CAD and scene scripts
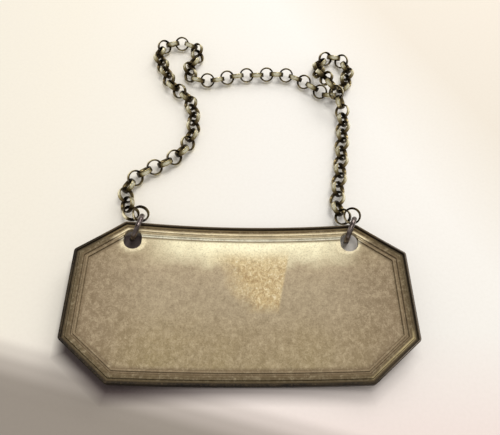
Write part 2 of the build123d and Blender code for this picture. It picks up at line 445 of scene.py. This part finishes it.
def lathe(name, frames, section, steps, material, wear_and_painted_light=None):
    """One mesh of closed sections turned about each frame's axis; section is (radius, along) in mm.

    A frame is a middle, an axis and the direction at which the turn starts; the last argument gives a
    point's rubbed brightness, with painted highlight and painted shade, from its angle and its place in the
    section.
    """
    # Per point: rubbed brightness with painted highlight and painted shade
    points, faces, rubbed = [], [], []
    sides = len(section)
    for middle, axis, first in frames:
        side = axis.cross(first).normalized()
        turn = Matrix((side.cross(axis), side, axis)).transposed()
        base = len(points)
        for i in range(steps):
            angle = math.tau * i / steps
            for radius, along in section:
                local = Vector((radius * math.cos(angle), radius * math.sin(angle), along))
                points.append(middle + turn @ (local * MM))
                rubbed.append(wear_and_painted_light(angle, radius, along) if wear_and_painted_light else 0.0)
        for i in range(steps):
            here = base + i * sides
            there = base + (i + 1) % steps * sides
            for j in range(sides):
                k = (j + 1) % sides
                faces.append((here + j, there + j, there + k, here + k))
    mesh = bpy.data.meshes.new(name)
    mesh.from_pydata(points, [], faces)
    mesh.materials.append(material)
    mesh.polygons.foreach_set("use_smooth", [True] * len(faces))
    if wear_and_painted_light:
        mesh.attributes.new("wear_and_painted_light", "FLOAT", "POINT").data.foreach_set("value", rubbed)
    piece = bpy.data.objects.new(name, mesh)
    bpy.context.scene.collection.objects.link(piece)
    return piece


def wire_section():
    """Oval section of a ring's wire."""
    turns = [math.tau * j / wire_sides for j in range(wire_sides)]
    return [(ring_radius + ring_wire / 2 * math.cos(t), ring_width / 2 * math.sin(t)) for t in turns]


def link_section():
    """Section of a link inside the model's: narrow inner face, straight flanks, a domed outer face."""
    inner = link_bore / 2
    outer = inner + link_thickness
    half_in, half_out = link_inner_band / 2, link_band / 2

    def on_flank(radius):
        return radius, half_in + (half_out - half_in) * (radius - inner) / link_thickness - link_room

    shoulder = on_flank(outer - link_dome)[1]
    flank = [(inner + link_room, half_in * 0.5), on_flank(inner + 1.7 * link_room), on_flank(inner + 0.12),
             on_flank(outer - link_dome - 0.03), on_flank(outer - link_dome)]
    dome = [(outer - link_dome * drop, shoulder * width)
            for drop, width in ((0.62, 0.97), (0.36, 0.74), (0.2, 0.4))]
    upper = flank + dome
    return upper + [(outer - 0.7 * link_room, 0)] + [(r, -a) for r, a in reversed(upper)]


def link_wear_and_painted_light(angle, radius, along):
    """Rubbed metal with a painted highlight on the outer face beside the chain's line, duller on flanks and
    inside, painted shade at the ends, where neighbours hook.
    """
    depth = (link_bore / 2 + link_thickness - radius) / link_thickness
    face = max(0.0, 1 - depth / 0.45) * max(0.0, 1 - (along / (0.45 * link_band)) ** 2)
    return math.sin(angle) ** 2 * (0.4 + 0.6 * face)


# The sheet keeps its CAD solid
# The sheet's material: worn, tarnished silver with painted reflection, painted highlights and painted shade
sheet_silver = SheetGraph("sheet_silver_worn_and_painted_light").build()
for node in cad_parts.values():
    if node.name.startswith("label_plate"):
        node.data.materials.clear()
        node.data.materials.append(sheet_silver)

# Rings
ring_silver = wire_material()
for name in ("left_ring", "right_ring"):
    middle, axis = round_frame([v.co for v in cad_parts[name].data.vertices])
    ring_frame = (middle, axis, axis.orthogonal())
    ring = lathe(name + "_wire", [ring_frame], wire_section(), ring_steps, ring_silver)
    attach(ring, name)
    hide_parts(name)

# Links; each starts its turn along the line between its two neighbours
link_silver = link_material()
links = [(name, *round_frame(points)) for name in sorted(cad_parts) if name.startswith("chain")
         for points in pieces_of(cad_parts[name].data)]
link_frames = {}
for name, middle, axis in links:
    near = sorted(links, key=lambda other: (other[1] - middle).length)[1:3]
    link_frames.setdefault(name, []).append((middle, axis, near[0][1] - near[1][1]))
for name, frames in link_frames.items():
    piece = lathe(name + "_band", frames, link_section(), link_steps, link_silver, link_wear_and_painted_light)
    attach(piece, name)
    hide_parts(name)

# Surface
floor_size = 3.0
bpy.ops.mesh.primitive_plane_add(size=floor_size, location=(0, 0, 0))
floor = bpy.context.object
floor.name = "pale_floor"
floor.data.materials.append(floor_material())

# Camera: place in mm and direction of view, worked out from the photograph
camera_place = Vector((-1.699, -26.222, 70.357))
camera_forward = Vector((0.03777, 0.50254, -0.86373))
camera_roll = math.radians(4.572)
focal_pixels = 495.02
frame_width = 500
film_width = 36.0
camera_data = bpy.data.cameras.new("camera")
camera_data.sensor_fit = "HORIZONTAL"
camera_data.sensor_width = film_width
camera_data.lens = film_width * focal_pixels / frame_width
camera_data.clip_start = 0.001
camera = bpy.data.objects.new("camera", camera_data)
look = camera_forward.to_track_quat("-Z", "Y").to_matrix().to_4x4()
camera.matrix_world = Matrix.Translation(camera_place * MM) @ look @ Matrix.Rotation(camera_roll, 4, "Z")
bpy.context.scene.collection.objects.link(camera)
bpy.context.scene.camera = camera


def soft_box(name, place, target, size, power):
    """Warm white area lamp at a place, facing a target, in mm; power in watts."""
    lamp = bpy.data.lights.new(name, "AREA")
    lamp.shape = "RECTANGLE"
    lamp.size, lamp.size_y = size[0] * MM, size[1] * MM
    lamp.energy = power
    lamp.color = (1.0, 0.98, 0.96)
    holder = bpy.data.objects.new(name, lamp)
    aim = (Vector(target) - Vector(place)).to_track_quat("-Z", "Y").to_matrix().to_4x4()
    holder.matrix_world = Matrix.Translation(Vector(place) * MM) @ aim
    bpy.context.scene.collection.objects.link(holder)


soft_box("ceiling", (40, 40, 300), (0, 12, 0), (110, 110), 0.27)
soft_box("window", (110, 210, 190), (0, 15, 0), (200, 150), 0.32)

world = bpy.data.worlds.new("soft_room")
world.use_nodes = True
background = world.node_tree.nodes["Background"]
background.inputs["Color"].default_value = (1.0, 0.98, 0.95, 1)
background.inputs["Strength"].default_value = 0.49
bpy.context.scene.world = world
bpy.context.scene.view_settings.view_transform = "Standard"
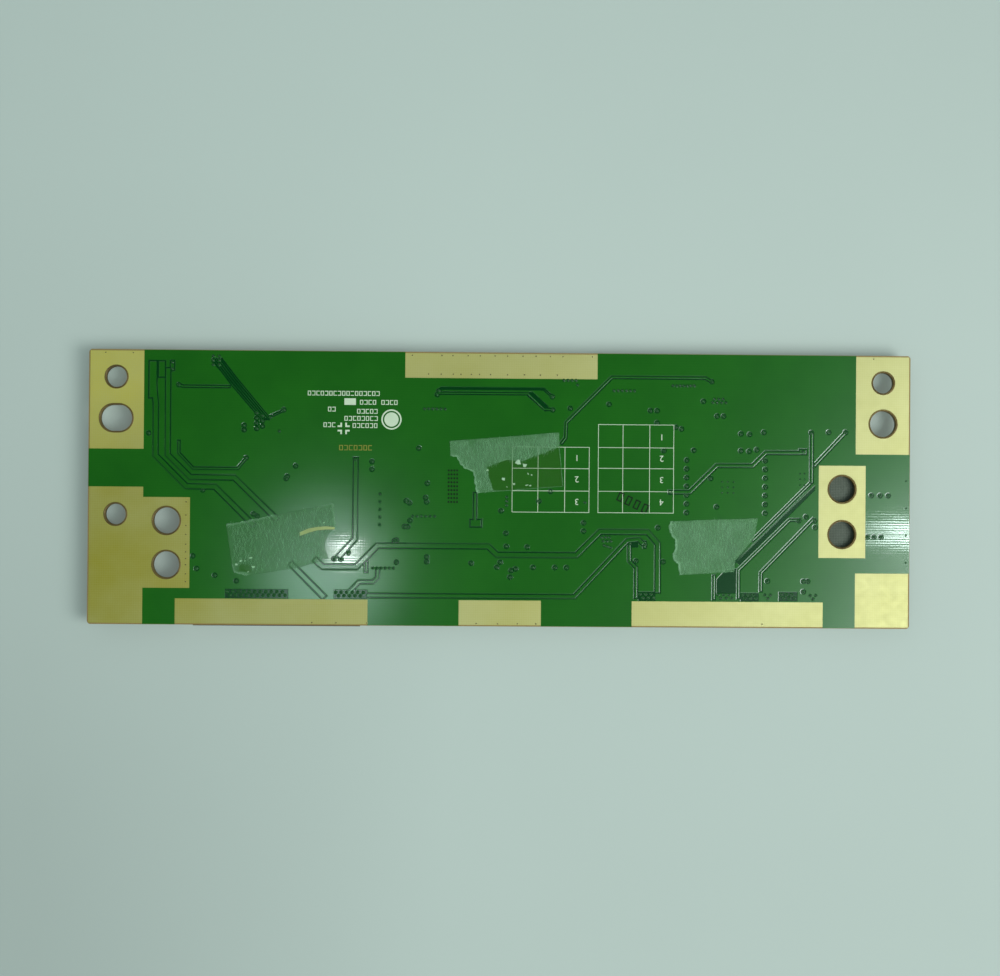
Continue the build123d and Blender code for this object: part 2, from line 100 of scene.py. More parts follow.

Task requirements: Take the entries above and copy them out exactly.

Full output:
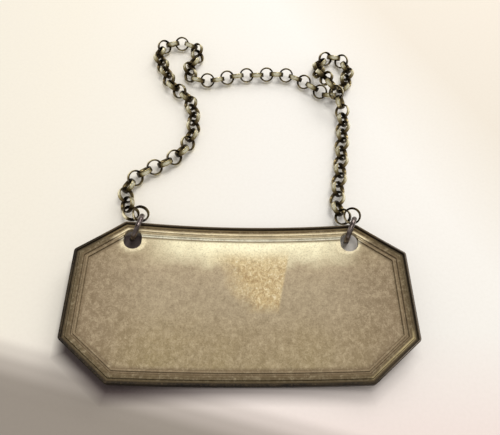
Write part 2 of the build123d and Blender code for this picture. It picks up at line 445 of scene.py. This part finishes it.
def lathe(name, frames, section, steps, material, wear_and_painted_light=None):
    """One mesh of closed sections turned about each frame's axis; section is (radius, along) in mm.

    A frame is a middle, an axis and the direction at which the turn starts; the last argument gives a
    point's rubbed brightness, with painted highlight and painted shade, from its angle and its place in the
    section.
    """
    # Per point: rubbed brightness with painted highlight and painted shade
    points, faces, rubbed = [], [], []
    sides = len(section)
    for middle, axis, first in frames:
        side = axis.cross(first).normalized()
        turn = Matrix((side.cross(axis), side, axis)).transposed()
        base = len(points)
        for i in range(steps):
            angle = math.tau * i / steps
            for radius, along in section:
                local = Vector((radius * math.cos(angle), radius * math.sin(angle), along))
                points.append(middle + turn @ (local * MM))
                rubbed.append(wear_and_painted_light(angle, radius, along) if wear_and_painted_light else 0.0)
        for i in range(steps):
            here = base + i * sides
            there = base + (i + 1) % steps * sides
            for j in range(sides):
                k = (j + 1) % sides
                faces.append((here + j, there + j, there + k, here + k))
    mesh = bpy.data.meshes.new(name)
    mesh.from_pydata(points, [], faces)
    mesh.materials.append(material)
    mesh.polygons.foreach_set("use_smooth", [True] * len(faces))
    if wear_and_painted_light:
        mesh.attributes.new("wear_and_painted_light", "FLOAT", "POINT").data.foreach_set("value", rubbed)
    piece = bpy.data.objects.new(name, mesh)
    bpy.context.scene.collection.objects.link(piece)
    return piece


def wire_section():
    """Oval section of a ring's wire."""
    turns = [math.tau * j / wire_sides for j in range(wire_sides)]
    return [(ring_radius + ring_wire / 2 * math.cos(t), ring_width / 2 * math.sin(t)) for t in turns]


def link_section():
    """Section of a link inside the model's: narrow inner face, straight flanks, a domed outer face."""
    inner = link_bore / 2
    outer = inner + link_thickness
    half_in, half_out = link_inner_band / 2, link_band / 2

    def on_flank(radius):
        return radius, half_in + (half_out - half_in) * (radius - inner) / link_thickness - link_room

    shoulder = on_flank(outer - link_dome)[1]
    flank = [(inner + link_room, half_in * 0.5), on_flank(inner + 1.7 * link_room), on_flank(inner + 0.12),
             on_flank(outer - link_dome - 0.03), on_flank(outer - link_dome)]
    dome = [(outer - link_dome * drop, shoulder * width)
            for drop, width in ((0.62, 0.97), (0.36, 0.74), (0.2, 0.4))]
    upper = flank + dome
    return upper + [(outer - 0.7 * link_room, 0)] + [(r, -a) for r, a in reversed(upper)]


def link_wear_and_painted_light(angle, radius, along):
    """Rubbed metal with a painted highlight on the outer face beside the chain's line, duller on flanks and
    inside, painted shade at the ends, where neighbours hook.
    """
    depth = (link_bore / 2 + link_thickness - radius) / link_thickness
    face = max(0.0, 1 - depth / 0.45) * max(0.0, 1 - (along / (0.45 * link_band)) ** 2)
    return math.sin(angle) ** 2 * (0.4 + 0.6 * face)


# The sheet keeps its CAD solid
# The sheet's material: worn, tarnished silver with painted reflection, painted highlights and painted shade
sheet_silver = SheetGraph("sheet_silver_worn_and_painted_light").build()
for node in cad_parts.values():
    if node.name.startswith("label_plate"):
        node.data.materials.clear()
        node.data.materials.append(sheet_silver)

# Rings
ring_silver = wire_material()
for name in ("left_ring", "right_ring"):
    middle, axis = round_frame([v.co for v in cad_parts[name].data.vertices])
    ring_frame = (middle, axis, axis.orthogonal())
    ring = lathe(name + "_wire", [ring_frame], wire_section(), ring_steps, ring_silver)
    attach(ring, name)
    hide_parts(name)

# Links; each starts its turn along the line between its two neighbours
link_silver = link_material()
links = [(name, *round_frame(points)) for name in sorted(cad_parts) if name.startswith("chain")
         for points in pieces_of(cad_parts[name].data)]
link_frames = {}
for name, middle, axis in links:
    near = sorted(links, key=lambda other: (other[1] - middle).length)[1:3]
    link_frames.setdefault(name, []).append((middle, axis, near[0][1] - near[1][1]))
for name, frames in link_frames.items():
    piece = lathe(name + "_band", frames, link_section(), link_steps, link_silver, link_wear_and_painted_light)
    attach(piece, name)
    hide_parts(name)

# Surface
floor_size = 3.0
bpy.ops.mesh.primitive_plane_add(size=floor_size, location=(0, 0, 0))
floor = bpy.context.object
floor.name = "pale_floor"
floor.data.materials.append(floor_material())

# Camera: place in mm and direction of view, worked out from the photograph
camera_place = Vector((-1.699, -26.222, 70.357))
camera_forward = Vector((0.03777, 0.50254, -0.86373))
camera_roll = math.radians(4.572)
focal_pixels = 495.02
frame_width = 500
film_width = 36.0
camera_data = bpy.data.cameras.new("camera")
camera_data.sensor_fit = "HORIZONTAL"
camera_data.sensor_width = film_width
camera_data.lens = film_width * focal_pixels / frame_width
camera_data.clip_start = 0.001
camera = bpy.data.objects.new("camera", camera_data)
look = camera_forward.to_track_quat("-Z", "Y").to_matrix().to_4x4()
camera.matrix_world = Matrix.Translation(camera_place * MM) @ look @ Matrix.Rotation(camera_roll, 4, "Z")
bpy.context.scene.collection.objects.link(camera)
bpy.context.scene.camera = camera


def soft_box(name, place, target, size, power):
    """Warm white area lamp at a place, facing a target, in mm; power in watts."""
    lamp = bpy.data.lights.new(name, "AREA")
    lamp.shape = "RECTANGLE"
    lamp.size, lamp.size_y = size[0] * MM, size[1] * MM
    lamp.energy = power
    lamp.color = (1.0, 0.98, 0.96)
    holder = bpy.data.objects.new(name, lamp)
    aim = (Vector(target) - Vector(place)).to_track_quat("-Z", "Y").to_matrix().to_4x4()
    holder.matrix_world = Matrix.Translation(Vector(place) * MM) @ aim
    bpy.context.scene.collection.objects.link(holder)


soft_box("ceiling", (40, 40, 300), (0, 12, 0), (110, 110), 0.27)
soft_box("window", (110, 210, 190), (0, 15, 0), (200, 150), 0.32)

world = bpy.data.worlds.new("soft_room")
world.use_nodes = True
background = world.node_tree.nodes["Background"]
background.inputs["Color"].default_value = (1.0, 0.98, 0.95, 1)
background.inputs["Strength"].default_value = 0.49
bpy.context.scene.world = world
bpy.context.scene.view_settings.view_transform = "Standard"
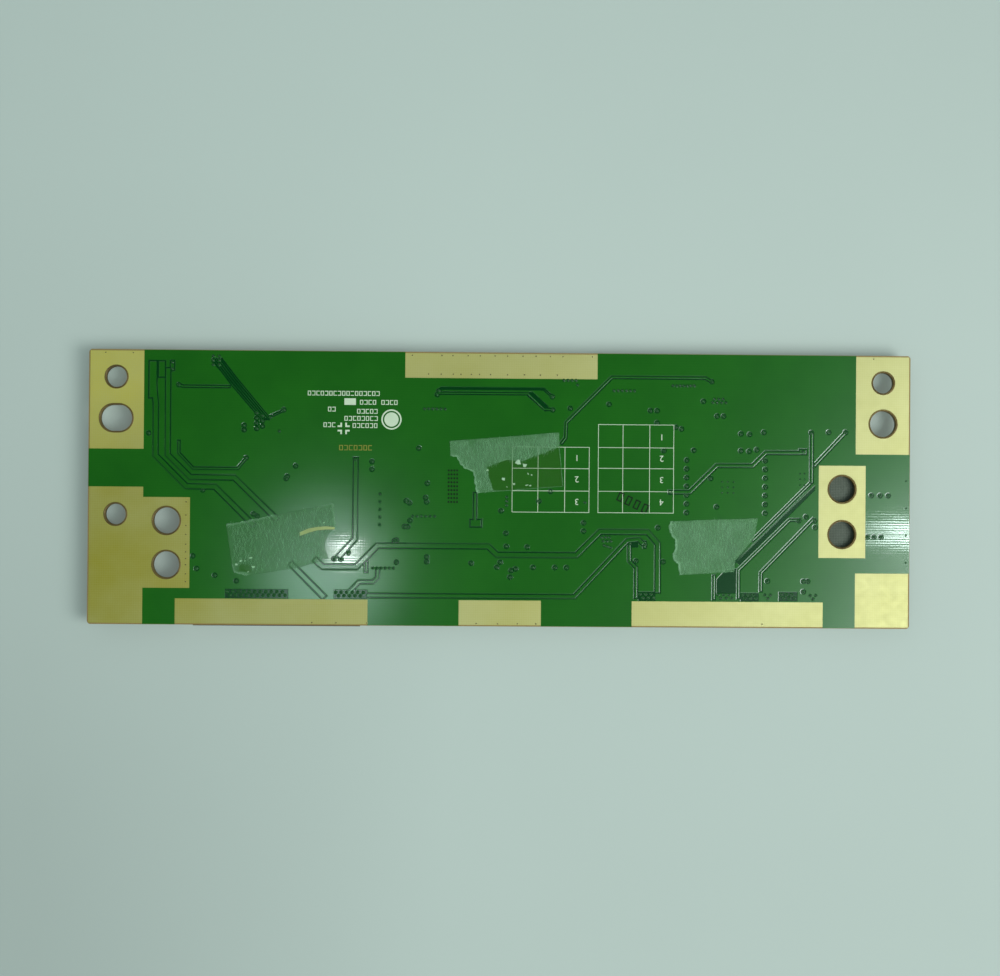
Continue the build123d and Blender code for this object: part 2, from line 100 of scene.py. More parts follow.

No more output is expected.